Fast-food workers in dozens of U.S. cities are planning to walk off the job next week as they continue pushing for higher wages and union rights.

Workers at fast-food restaurants in 160 cities will strike Dec. 4 in their latest attempt to pressure companies including McDonald’s Corp. (MCD:US), Burger King Worldwide Inc. and Wendy’s Co. to pay employees at least $15 an hour and let them unionize, organizers said.

In September, fast-food workers blocked traffic and were arrested at demonstrations across the country as the “Fight for $15” movement sought to raise its profile.

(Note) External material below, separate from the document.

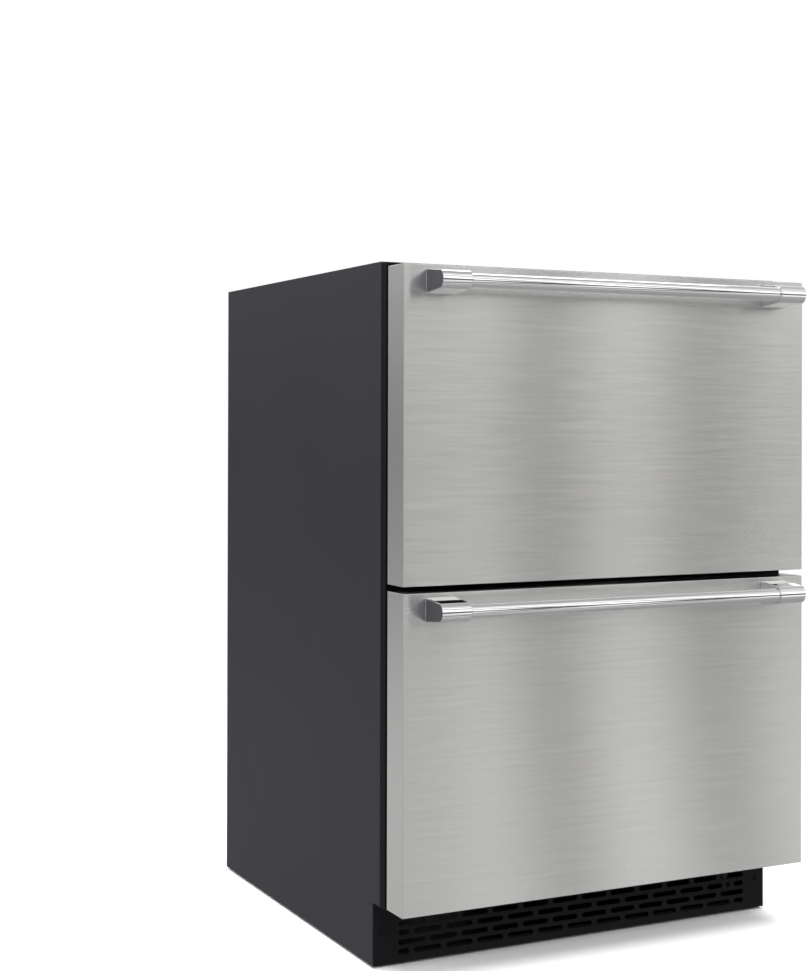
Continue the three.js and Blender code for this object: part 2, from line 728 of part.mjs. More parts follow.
function evaporatorCover() {
  const { half, front, thick, low, high } = COVER;
  const SLOTS = { count: 5, first: low + 110, pitch: 14, length: 240, height: 6 };
  const face = rectangle(-half, half, low, high);
  for (let index = 0; index < SLOTS.count; index += 1) {
    face.holes.push(slotPath(0, SLOTS.first + index * SLOTS.pitch, SLOTS.length, SLOTS.height));
  }
  const fanHole = new THREE.Path().absarc(0, EVAPORATOR_FAN.z, EVAPORATOR_FAN.hole, 0, 2 * Math.PI);
  face.holes.push(fanHole);
  const plate = prismY(face, [front, front + thick], 10);
  const rim = cut(
    box([-half, half], [front + thick / 2, LINER_REAR - GAP], [low, high]),
    box([-half + thick, half - thick], [front, LINER_REAR], [low + thick, high - thick]),
  );
  const { length, radius } = EVAPORATOR_MOTOR;
  const spider = fanSpider(EVAPORATOR_FAN.hole, front, length, radius, thick);
  const motorAndArms = spider.map((part) => part.translate(0, 0, EVAPORATOR_FAN.z));
  return piece("evaporator_cover", join(plate, rim, ...motorAndArms), LINER_PLASTIC);
}

function evaporatorFan() {
  const { hub, tip, depth, blades, z } = EVAPORATOR_FAN;
  const mesh = piece("evaporator_fan", fanRotor(hub, tip, depth, blades), BLACK_PLASTIC);
  mesh.position.set(0, EVAPORATOR_FAN_Y, z);
  return mesh;
}

function evaporatorCoil() {
  const COIL = { x: [-185, 185], y: [503, 543], z: [400, 640], fins: 26 };
  return piece("evaporator_coil", finBlock(COIL.x, COIL.y, COIL.z, COIL.fins), FINS);
}

// ---------- Slides ----------
// Heights and depths of the three nested channels. Depth runs from the liner wall towards the bin.
const SLIDE_SECTIONS = {
  outer: { back: 0, mouth: 11, half: 22.5, lip: 4 },
  middle: { back: 2.6, mouth: 9.4, half: 16, lip: 3.6 },
  inner: { back: 12.4, mouth: 5.6, half: 9, lip: 0 },
};
const SLIDE_SHEET = 1.4;

// A channel's outline as (depth, height) points, with lips that turn in at its mouth.
function channelSection({ back, mouth, half, lip }) {
  const wall = Math.sign(mouth - back) * SLIDE_SHEET;
  const low = [[back, -half], [mouth, -half]];
  if (lip > 0) {
    low.push([mouth, lip - half], [mouth - wall, lip - half], [mouth - wall, SLIDE_SHEET - half]);
  } else {
    low.push([mouth, SLIDE_SHEET - half]);
  }
  low.push([back + wall, SLIDE_SHEET - half]);
  const high = low.map(([depth, height]) => [depth, -height]).reverse();
  return [...low, ...high];
}

function slideMember(role, drawer, side) {
  const section = channelSection(SLIDE_SECTIONS[role]);
  const outline = section.map(([depth, height]) => [LINER_HALF - GAP - depth, height]);
  const geometry = prismY(shapeOf(outline), [SLIDE_FRONT, SLIDE_FRONT + SLIDE_LENGTH]);
  const name = `${drawer.name}_slide_${role}_${side > 0 ? "right" : "left"}`;
  const mesh = piece(name, geometry, ZINC);
  mesh.position.z = drawer.slideHeight;
  mesh.scale.x = side;
  return mesh;
}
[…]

More than 3 million workers prepare and serve food in the U.S., and they make $9.08 an hour on average, according to government data. The strike planned for next week, expected to be the largest since the movement began two years ago, will highlight the plight of low-paid workers in the industry, said Kendall Fells, an organizing director in New York with Fast Food Forward, a coalition funded by the Service Employees International Union.

“The attention it draws will give these workers a platform to tell their stories,” he said in a phone interview. “Two years ago people said these fast-food workers were crazy for wanting $15. Now Americans are paying attention.”

The planned job action is not a “strike,” but rather “organized rallies for which demonstrators are transported to various locations and are often paid for their participation,” Heidi Barker, a spokeswoman for Oak Brook, Illinois-based McDonald’s, said in statement.

Wage Increase

“McDonald’s and our independent franchisees support paying our valued employees fair wages aligned with a competitive marketplace,” Barker wrote in an e-mail. “We believe that any minimum wage increase should be implemented over time so that the impact on owners of small- and medium-sized businesses -- like the ones who own and operate the majority of our restaurants -- is manageable.”

Burger King (BKW:US), meanwhile, said it “respects the rights of all workers.”

“For decades, Burger King restaurants have provided an entry point into the workforce for millions of workers, including many of the system’s franchisees who began their careers working at local Burger King restaurants,” Alix Salyers, a spokeswoman for the Miami-based company, said in an e-mail.

Wendy’s, based in Dublin, Ohio, didn’t respond to a request for comment.